In another ancient practice (reportedly 2,000 years old), young untouchable or dalit women have been forced to become joginis, or servants of local temple gods. What this means in practice, though, is that they are doomed to lives of sexual slavery. When they reach puberty they are married by the temple priest to the god. Then, on their “wedding night,” they are raped by a village elder (from a higher caste), and then passed from man to man after which they become prostitutes, given only enough to survive. (This is similar to the condition suffered by trokosi in Ghana, who are young women offered to priests as payment for the misdeeds of their fathers.) On a positive note, though, in August 2002 a group of Hindu priests in the southern state of Andhra Pradesh renounced the practice (finally!). However, it remains widespread in the state, where there are reportedly 42,000 joginis.

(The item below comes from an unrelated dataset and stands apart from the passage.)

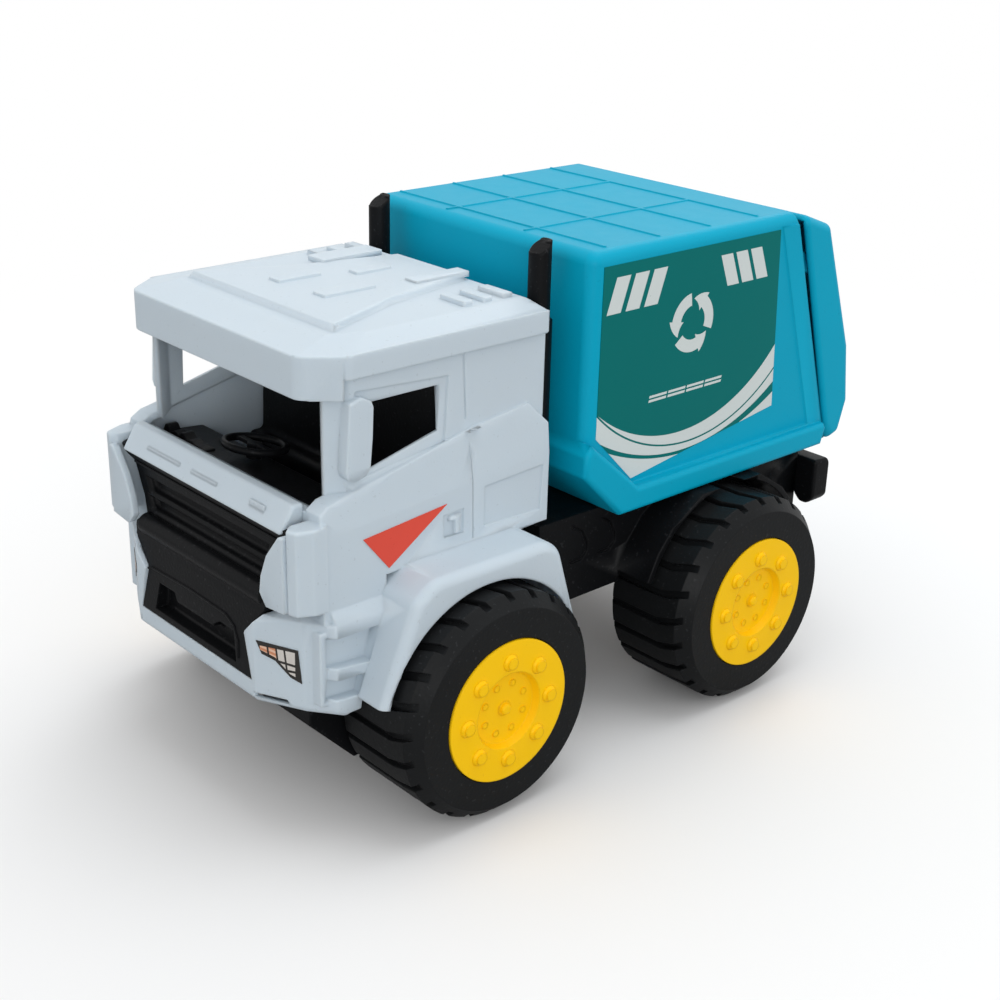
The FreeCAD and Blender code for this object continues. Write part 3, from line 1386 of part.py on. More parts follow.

- Opposition to birth control. One belief in Hinduism is that families must have a male heir, to preside over the funeral rites of the father. This is a contributing factor in overpopulation. More generally, the common belief in Asia, the Middle East and Africa, and which has religious links, that boys are superior to girls, and that families must have sons, which in combination with the statistical pattern that more girls are born than boys, ensures that overpopulation will never cease.

- Religious persecution. Hinduism is a remarkably tolerant faith. It does not seek to convert others. Indeed, you must be born Hindu. However, in recent years extremists have encouraged attacks on Christian missionaries and churches in India. While we are no fans of proselytizing, we are certain that there are ways to deal with the threat to one’s culture that missionaries pose other than through their murder!